### Records provided
━━━

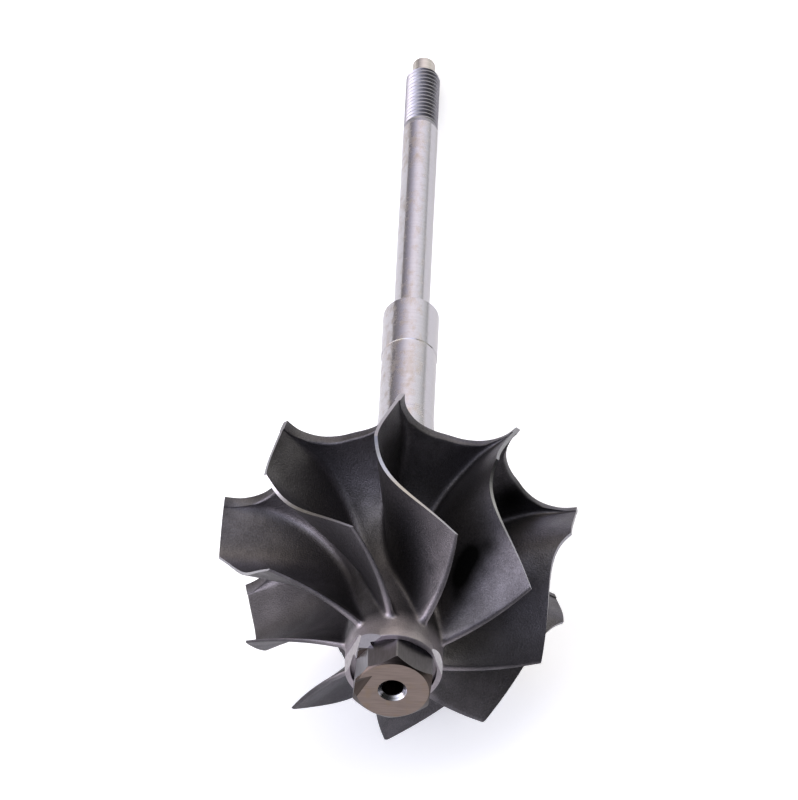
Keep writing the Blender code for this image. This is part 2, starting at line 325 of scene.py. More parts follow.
class WheelShape:
    """The wheel's lines in millimetres: hub, free edge, thickness, fillet and scallops."""

    def __init__(self, sizes):
        self.tip = sizes.tip_radius / MM
        self.rim = sizes.rim / MM
        self.scallop = sizes.scallop / MM
        self.corner = sizes.scallop_corner / MM
        self.finger = sizes.finger / MM
        self.edge = sizes.edge / MM
        self.root = sizes.root / MM
        self.fillet = sizes.fillet / MM
        self.boss = sizes.boss / MM
        self.root_end = -sizes.root_end / MM
        exit_tip = (sizes.exit_radius / MM, -sizes.exit_depth / MM)
        inlet_tip = (self.tip, -sizes.inlet_width / MM)
        self.flare = cubic(((FLARE_START, -self.rim), *FLARE), CURVE_POINTS)
        ends = [NECK, (self.boss, self.root_end)]
        line = np.concatenate([[(self.tip, -self.rim)], self.flare, ends])
        self.hub = even_steps(line, sizes.rows)
        self.free = even_steps(cubic((inlet_tip, *FREE_EDGE, exit_tip), CURVE_POINTS), sizes.rows)
        inward = self.tip - self.hub[:, 0]
        self.ramp = smooth(inward, 0.0, ROOT_RAMP)
        # The fillet starts with what a finger leaves free beside its blade
        half = self.edge / 2 * np.hypot(1.0, self.tip * blade_slope(-self.rim))
        least = self.finger - FINGER_ROUND - half
        self.round = least + (self.fillet - least) * smooth(inward, *FILLET_GROWS)
        self.round *= 1.0 - FILLET_LOSS * smooth(-self.hub[:, 1], *LOSS_DEPTHS)

    def hub_station(self, radius):
        """Station of the disc's front and the flared hub at a radius."""
        return np.interp(radius, self.flare[::-1, 0], self.flare[::-1, 1])

    def half_angle(self, radius, station, height):
        """Half the blade's width as an angle: it thins from root to free edge, and to the outlet."""
        thick = self.edge + (self.root - self.edge) * self.ramp[:, None] * (1.0 - height) ** TAPER
        thick = thick * (1.0 - OUTLET_THINNING * smooth(-station, *THINNING_DEPTHS))
        return thick / 2 * np.hypot(1.0, radius * blade_slope(station)) / radius

    def side(self, hand):
        """One side of a blade: rows from inlet to outlet, columns from free edge to hub.

        The last columns are the fillet, a parabola from the blade's side to the hub.
        """
        span = np.hypot(*(self.free - self.hub).T)
        low = (self.round / span)[:, None]
        height = low + (1.0 - low) * np.linspace(1.0, 0.0, SIDE_STEPS + 1)[None, :]
        points, _ = self.side_points(height, hand)
        foot, foot_angle = self.side_points(np.zeros_like(low), hand)
        radius, station = self.hub[:, :1], self.hub[:, 1:]
        out = polar(radius, foot_angle + hand * self.round[:, None] / radius, station)
        t = (np.arange(1, FILLET_STEPS + 1) / FILLET_STEPS)[None, :, None]
        start = points[:, -1:, :]
        bend = (1 - t) ** 2 * start + 2 * t * (1 - t) * foot + t * t * out
        return np.concatenate([points, bend], 1)

    def side_points(self, height, hand):
        """Points of a blade's side at heights from 0 on the hub to 1 on the free edge."""
        radius = self.hub[:, :1] + (self.free - self.hub)[:, :1] * height
        station = self.hub[:, 1:] + (self.free - self.hub)[:, 1:] * height
        angle = blade_turn(station) + hand * self.half_angle(radius, station, height)
        return polar(radius, angle, station), angle

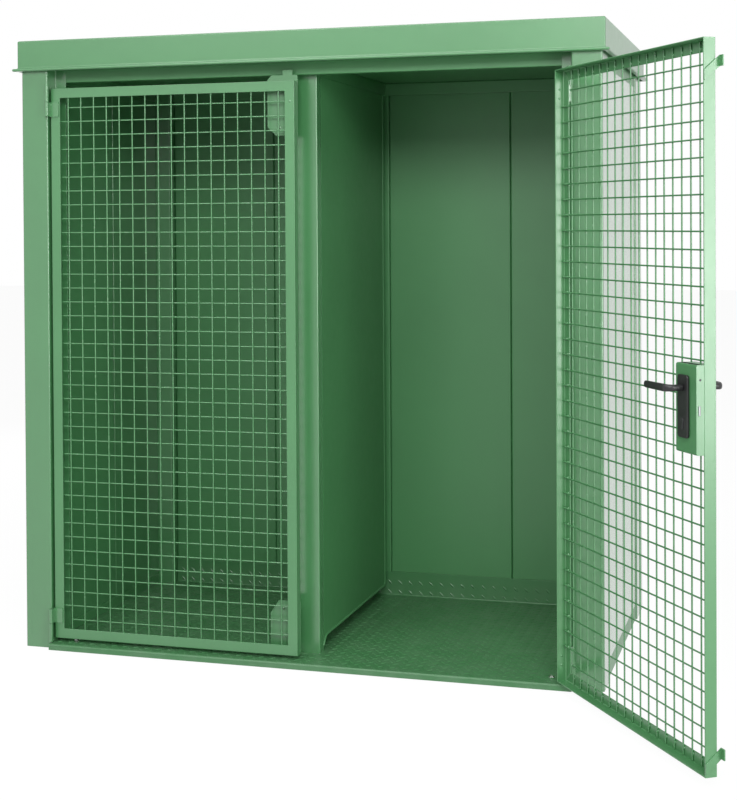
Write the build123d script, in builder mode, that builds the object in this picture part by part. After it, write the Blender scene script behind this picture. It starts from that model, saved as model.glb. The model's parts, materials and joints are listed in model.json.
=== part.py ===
"""Gas cylinder container: two bays behind a pair of wire-mesh leaves.

Millimetres. +X is to the right seen from the front, +Y goes to the back wall
and +Z is up. The origin is on the ground at the centre of the footprint.
The right leaf stands open and the left leaf is shut, as in the photo.
"""

import os
from build123d import *

os.makedirs("parts", exist_ok=True)

# The body
BODY_WIDTH = 2094.0          # over the outer faces of the corner posts
BODY_DEPTH = 1160.0          # from the front faces of the posts to the rear ones
BODY_HEIGHT = 2096.0         # ground to the underside of the roof
SHEET = 3.0                  # folded sheet of posts, rails and roof
SKIN = 2.0                   # sheet of the wall panels
SEAM = 1.0                   # gap between two wall panels

# Corner posts
POST_FACE = 102.0            # width of a front post's face
POST_RETURN = 130.0          # depth of its outer side
JAMB_DEPTH = 66.0            # from its face back to the stop flange
STOP_FLANGE = 41.0           # width of the stop flange
REAR_POST_WIDTH = 165.0
REAR_POST_DEPTH = 188.0

# Walls and rails
SIDE_WALL = 100.0            # outer face of the posts to the inner face of a side wall
BACK_WALL = 138.0            # rear face of the posts to the inner face of the back wall
WALL_RECESS = 5.0            # walls stand this far inside the posts' outer faces
TOP_RAIL = 50.0              # height of the rails under the roof
BASE_RAIL = 60.0             # height of the rails at the ground
LINTEL = 48.0                # height of the rail over the doors
LINTEL_DEPTH = 34.0
BACK_SEAMS = (-440.0, 55.0, 551.0)

# Floor
FLOOR_TOP = 22.0
FLOOR_PLATE = 5.0
SILL_OUT = 30.0              # the sill stands this far in front of the posts
UPSTAND = 96.0               # the plate turned up along the back wall
BEARER_WIDTH = 60.0
BEARER_PITCH = 500.0
FIT = 2.0                    # gap left round the floor plate

# Partition between the bays
CENTRE_POST_FRONT = 110.0    # its face behind the faces of the corner posts
CENTRE_POST_WIDTH = 80.0
CENTRE_POST_DEPTH = 45.0
PARTITION_FOOT = 45.0        # air gap under the partition
PARTITION_BACK = 42.0        # air gap between the partition and the back wall
PARTITION_ROUND = 20.0       # rounded corner behind the foot of the centre post

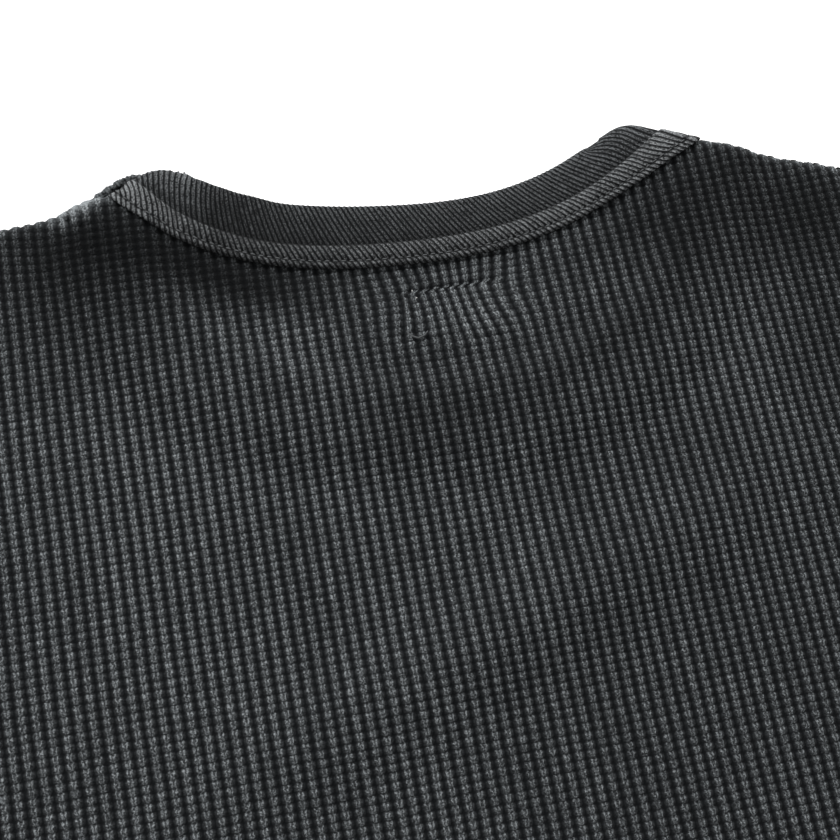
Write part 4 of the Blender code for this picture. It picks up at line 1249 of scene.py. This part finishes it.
def add_stitches():
    add_threads("hem_stitches", hem_threads(), 0.00022, THREAD, 4)
    for row in SEAM_ENDS:
        add_seam_end(*row)
    add_threads("label_thread_ends", label_threads(), 0.00018, PALE_THREAD)
    add_threads("label_loop", label_loop(), 0.00034, LOOP, 7)


def add_floor():
    mesh = bpy.data.meshes.new("floor")
    corners = [(x * FLOOR_HALF, y * FLOOR_HALF, 0) for x, y in ((-1, -1), (1, -1), (1, 1), (-1, 1))]
    mesh.from_pydata(corners, [], [(0, 1, 2, 3)])
    floor = new_object("floor", mesh)
    floor.location.z = FLOOR_LEVEL
    material = plain_material("floor", (0.92, 0.92, 0.92))
    shader = material.node_tree.nodes["Principled BSDF"]
    shader.inputs["Emission Color"].default_value = (1, 1, 1, 1)
    shader.inputs["Emission Strength"].default_value = 0.5
    mesh.materials.append(material)


def add_light(name, place, target, size, power):
    data = bpy.data.lights.new(name, "AREA")
    data.shape = "DISK"
    data.size = size
    data.energy = power
    light = new_object(name, data)
    light.location = place
    light.rotation_mode = "QUATERNION"
    light.rotation_quaternion = (Vector(target) - Vector(place)).to_track_quat("-Z", "Y")


def add_camera():
    data = bpy.data.cameras.new("camera")
    data.lens = LENS
    data.sensor_width = SENSOR
    data.clip_start = 0.01
    camera = new_object("camera", data)
    turn = Matrix((CAMERA_RIGHT, CAMERA_UP, tuple(-x for x in CAMERA_FORWARD))).transposed()
    turn = turn @ Matrix.Rotation(CAMERA_ROLL, 3, "Z")
    camera.rotation_mode = "QUATERNION"
    camera.rotation_quaternion = turn.to_quaternion()
    camera.location = Vector(CAMERA_PLACE) + SHIFT + Vector((0, 0, CLOTH_TOP))
    bpy.context.scene.camera = camera


def add_lights():
    world = bpy.data.worlds.new("studio")
    world.use_nodes = True
    background = world.node_tree.nodes["Background"]
    background.inputs["Color"].default_value = (1, 1, 1, 1)
    background.inputs["Strength"].default_value = 0.28
    bpy.context.scene.world = world
    add_light("top", (-0.35, 1.75, 0.95), (0, 0.2, 0), 0.9, 40.0)
    add_light("over", (-0.5, 0.0, 1.8), (0, 0.2, 0), 1.2, 8.0)
    bpy.context.scene.view_settings.view_transform = "Standard"


add_body()
add_sleeves()
add_neck()
add_stitches()
add_floor()
add_camera()
add_lights()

━━━

### Brief
In the listing above, locate the line containing "Write the build123d" and the line containing "of wire-mesh leaves.", then transcribe both and every line between them verbatim.

### Result of the task
Write the build123d script, in builder mode, that builds the object in this picture part by part. After it, write the Blender scene script behind this picture. It starts from that model, saved as model.glb. The model's parts, materials and joints are listed in model.json.
=== part.py ===
"""Gas cylinder container: two bays behind a pair of wire-mesh leaves.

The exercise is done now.